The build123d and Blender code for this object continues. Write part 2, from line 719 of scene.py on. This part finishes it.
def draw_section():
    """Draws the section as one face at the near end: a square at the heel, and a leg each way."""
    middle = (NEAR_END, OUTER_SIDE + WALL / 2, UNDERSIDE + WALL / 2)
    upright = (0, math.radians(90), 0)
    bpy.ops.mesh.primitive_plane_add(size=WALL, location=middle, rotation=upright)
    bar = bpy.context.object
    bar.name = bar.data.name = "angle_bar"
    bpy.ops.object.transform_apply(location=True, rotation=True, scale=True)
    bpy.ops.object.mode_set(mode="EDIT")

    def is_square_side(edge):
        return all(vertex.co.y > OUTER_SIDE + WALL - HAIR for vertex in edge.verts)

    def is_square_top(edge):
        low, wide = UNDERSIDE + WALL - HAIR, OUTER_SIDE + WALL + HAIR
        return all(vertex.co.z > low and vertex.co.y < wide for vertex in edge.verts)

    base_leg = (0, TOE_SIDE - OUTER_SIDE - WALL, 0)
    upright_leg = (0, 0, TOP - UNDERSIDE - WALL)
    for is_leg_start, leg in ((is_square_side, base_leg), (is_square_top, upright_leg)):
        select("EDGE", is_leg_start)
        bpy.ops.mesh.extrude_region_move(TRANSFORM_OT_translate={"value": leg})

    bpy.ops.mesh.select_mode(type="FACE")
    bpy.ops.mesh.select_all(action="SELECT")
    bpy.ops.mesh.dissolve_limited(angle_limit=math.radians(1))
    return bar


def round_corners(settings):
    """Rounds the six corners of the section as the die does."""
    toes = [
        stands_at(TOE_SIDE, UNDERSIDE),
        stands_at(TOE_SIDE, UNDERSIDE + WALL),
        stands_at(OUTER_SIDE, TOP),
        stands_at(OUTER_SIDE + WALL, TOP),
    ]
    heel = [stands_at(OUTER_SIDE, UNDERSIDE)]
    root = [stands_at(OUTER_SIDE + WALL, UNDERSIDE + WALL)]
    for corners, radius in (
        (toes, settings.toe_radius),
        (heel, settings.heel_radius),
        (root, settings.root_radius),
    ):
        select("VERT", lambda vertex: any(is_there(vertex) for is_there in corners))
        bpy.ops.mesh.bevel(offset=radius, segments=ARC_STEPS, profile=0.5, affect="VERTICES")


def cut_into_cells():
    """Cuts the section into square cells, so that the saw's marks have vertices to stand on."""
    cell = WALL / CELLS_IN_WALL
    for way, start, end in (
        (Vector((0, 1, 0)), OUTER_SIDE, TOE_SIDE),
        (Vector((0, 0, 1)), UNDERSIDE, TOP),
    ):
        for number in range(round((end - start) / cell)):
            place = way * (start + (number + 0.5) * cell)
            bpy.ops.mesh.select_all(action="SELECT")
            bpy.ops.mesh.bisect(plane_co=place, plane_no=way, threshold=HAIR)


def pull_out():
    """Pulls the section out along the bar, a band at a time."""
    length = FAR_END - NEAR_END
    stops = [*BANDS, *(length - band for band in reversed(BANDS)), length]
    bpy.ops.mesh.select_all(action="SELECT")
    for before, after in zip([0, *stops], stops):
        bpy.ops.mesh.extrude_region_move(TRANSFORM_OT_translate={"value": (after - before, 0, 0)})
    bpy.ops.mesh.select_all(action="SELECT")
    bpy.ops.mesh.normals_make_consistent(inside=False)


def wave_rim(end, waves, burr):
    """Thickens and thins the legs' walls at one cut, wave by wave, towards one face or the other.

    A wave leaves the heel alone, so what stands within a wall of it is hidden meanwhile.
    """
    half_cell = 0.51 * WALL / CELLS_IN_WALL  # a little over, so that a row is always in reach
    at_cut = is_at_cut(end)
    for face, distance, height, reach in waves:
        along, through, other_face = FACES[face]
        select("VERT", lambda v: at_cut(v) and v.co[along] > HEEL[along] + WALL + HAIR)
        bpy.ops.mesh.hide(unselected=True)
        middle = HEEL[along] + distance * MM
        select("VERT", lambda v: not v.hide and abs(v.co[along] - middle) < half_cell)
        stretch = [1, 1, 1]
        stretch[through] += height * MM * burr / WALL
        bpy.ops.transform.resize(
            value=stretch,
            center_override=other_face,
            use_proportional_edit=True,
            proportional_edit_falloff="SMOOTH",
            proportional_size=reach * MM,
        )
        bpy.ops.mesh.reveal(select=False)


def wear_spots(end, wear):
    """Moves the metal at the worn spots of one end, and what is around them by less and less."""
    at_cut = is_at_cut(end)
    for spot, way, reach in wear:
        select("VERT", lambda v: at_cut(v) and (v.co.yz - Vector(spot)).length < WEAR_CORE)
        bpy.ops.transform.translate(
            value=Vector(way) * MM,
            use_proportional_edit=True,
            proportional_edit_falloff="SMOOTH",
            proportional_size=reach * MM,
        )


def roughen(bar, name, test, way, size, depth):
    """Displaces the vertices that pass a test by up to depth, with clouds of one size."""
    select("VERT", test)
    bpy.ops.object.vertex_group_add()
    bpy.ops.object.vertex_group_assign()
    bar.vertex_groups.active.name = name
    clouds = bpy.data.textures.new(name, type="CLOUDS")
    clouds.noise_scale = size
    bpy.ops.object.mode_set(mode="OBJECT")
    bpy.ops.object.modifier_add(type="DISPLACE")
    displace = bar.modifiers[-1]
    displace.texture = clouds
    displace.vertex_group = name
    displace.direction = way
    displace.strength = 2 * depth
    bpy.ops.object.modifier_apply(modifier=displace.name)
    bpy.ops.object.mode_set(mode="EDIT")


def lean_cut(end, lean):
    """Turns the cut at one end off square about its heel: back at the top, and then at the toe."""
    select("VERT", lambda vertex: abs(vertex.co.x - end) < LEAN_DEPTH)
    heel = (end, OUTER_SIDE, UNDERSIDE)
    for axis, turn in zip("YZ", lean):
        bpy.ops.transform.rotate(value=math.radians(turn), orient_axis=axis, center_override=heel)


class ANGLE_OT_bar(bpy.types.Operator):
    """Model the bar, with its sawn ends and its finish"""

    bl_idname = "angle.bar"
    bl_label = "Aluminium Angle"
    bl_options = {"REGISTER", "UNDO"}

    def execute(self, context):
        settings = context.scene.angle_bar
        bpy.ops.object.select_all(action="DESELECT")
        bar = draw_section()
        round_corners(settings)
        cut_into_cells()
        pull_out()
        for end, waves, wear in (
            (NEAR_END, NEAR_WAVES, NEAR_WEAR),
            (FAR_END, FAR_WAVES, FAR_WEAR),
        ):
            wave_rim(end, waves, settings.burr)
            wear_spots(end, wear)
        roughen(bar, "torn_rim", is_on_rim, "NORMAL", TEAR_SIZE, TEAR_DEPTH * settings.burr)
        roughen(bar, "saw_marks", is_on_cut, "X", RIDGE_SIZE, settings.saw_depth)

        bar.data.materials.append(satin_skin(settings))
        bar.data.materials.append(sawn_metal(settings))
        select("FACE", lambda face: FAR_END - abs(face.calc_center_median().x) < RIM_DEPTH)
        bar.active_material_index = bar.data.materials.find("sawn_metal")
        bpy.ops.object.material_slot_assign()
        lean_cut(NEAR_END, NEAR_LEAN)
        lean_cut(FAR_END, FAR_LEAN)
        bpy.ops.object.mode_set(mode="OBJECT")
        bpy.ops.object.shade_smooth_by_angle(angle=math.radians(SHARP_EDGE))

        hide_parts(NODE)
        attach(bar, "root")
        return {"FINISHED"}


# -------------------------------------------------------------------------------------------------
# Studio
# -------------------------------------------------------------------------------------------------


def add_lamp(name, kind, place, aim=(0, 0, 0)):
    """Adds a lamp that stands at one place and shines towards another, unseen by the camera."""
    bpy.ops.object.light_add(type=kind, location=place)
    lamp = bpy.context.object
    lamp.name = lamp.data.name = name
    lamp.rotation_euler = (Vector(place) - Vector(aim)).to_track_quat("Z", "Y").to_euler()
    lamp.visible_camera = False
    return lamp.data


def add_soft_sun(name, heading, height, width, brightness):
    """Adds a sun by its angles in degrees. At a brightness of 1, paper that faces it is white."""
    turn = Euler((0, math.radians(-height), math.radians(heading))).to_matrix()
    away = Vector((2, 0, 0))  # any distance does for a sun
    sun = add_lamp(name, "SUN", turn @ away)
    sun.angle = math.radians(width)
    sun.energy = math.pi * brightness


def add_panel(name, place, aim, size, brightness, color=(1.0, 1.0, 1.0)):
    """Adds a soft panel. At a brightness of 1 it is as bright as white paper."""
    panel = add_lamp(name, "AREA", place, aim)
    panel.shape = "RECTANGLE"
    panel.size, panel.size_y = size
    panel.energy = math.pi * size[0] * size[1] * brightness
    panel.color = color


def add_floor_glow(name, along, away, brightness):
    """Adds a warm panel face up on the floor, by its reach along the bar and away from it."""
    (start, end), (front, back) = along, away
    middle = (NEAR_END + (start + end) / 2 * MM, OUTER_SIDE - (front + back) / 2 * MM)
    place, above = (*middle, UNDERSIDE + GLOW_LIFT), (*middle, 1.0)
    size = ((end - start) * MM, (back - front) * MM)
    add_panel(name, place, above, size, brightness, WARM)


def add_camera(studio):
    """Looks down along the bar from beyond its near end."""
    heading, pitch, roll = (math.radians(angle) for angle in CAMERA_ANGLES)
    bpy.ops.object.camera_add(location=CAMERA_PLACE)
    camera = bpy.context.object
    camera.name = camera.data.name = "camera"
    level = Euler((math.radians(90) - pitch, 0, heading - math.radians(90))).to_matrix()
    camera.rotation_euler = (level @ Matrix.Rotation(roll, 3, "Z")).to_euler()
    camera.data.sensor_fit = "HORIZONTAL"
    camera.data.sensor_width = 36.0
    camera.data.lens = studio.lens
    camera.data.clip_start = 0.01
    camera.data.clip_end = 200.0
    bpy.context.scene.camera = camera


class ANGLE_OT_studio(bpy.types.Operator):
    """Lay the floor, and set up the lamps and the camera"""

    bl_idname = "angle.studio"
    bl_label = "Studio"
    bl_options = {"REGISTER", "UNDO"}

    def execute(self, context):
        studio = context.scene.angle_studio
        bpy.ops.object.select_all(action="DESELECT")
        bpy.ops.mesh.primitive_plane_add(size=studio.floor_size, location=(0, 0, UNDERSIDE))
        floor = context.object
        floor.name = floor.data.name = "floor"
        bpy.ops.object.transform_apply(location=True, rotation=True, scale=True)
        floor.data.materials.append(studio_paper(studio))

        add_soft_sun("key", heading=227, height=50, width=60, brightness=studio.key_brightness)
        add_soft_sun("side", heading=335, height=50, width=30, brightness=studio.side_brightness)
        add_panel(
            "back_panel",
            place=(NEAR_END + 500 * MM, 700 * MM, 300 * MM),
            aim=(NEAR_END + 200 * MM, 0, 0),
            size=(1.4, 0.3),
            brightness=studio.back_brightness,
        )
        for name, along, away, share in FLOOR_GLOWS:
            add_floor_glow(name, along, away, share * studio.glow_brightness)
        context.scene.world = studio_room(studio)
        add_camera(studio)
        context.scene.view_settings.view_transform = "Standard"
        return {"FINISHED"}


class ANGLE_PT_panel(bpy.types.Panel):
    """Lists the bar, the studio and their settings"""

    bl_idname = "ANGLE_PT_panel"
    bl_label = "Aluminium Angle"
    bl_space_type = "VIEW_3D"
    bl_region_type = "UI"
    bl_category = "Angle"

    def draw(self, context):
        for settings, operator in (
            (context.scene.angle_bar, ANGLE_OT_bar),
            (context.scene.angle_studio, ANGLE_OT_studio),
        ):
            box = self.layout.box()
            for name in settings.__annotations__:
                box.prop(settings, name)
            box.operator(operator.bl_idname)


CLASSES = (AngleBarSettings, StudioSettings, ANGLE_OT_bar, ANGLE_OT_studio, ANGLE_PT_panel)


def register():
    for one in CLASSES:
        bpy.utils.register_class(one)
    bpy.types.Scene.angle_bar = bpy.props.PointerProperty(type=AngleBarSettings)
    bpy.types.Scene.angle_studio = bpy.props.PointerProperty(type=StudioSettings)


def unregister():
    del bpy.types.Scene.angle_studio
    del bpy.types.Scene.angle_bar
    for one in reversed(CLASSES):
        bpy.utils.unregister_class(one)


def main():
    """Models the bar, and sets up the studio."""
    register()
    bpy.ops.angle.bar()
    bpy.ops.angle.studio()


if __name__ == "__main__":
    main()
######
Exercise requirements:
Exactly and only the lines from the line with "hide_parts(NODE)" to the line with "add_panel(name, place, above, size, brightness, WARM)", both included, are to be printed.

Written solution:
        hide_parts(NODE)
        attach(bar, "root")
        return {"FINISHED"}


# -------------------------------------------------------------------------------------------------
# Studio
# -------------------------------------------------------------------------------------------------


def add_lamp(name, kind, place, aim=(0, 0, 0)):
    """Adds a lamp that stands at one place and shines towards another, unseen by the camera."""
    bpy.ops.object.light_add(type=kind, location=place)
    lamp = bpy.context.object
    lamp.name = lamp.data.name = name
    lamp.rotation_euler = (Vector(place) - Vector(aim)).to_track_quat("Z", "Y").to_euler()
    lamp.visible_camera = False
    return lamp.data


def add_soft_sun(name, heading, height, width, brightness):
    """Adds a sun by its angles in degrees. At a brightness of 1, paper that faces it is white."""
    turn = Euler((0, math.radians(-height), math.radians(heading))).to_matrix()
    away = Vector((2, 0, 0))  # any distance does for a sun
    sun = add_lamp(name, "SUN", turn @ away)
    sun.angle = math.radians(width)
    sun.energy = math.pi * brightness


def add_panel(name, place, aim, size, brightness, color=(1.0, 1.0, 1.0)):
    """Adds a soft panel. At a brightness of 1 it is as bright as white paper."""
    panel = add_lamp(name, "AREA", place, aim)
    panel.shape = "RECTANGLE"
    panel.size, panel.size_y = size
    panel.energy = math.pi * size[0] * size[1] * brightness
    panel.color = color


def add_floor_glow(name, along, away, brightness):
    """Adds a warm panel face up on the floor, by its reach along the bar and away from it."""
    (start, end), (front, back) = along, away
    middle = (NEAR_END + (start + end) / 2 * MM, OUTER_SIDE - (front + back) / 2 * MM)
    place, above = (*middle, UNDERSIDE + GLOW_LIFT), (*middle, 1.0)
    size = ((end - start) * MM, (back - front) * MM)
    add_panel(name, place, above, size, brightness, WARM)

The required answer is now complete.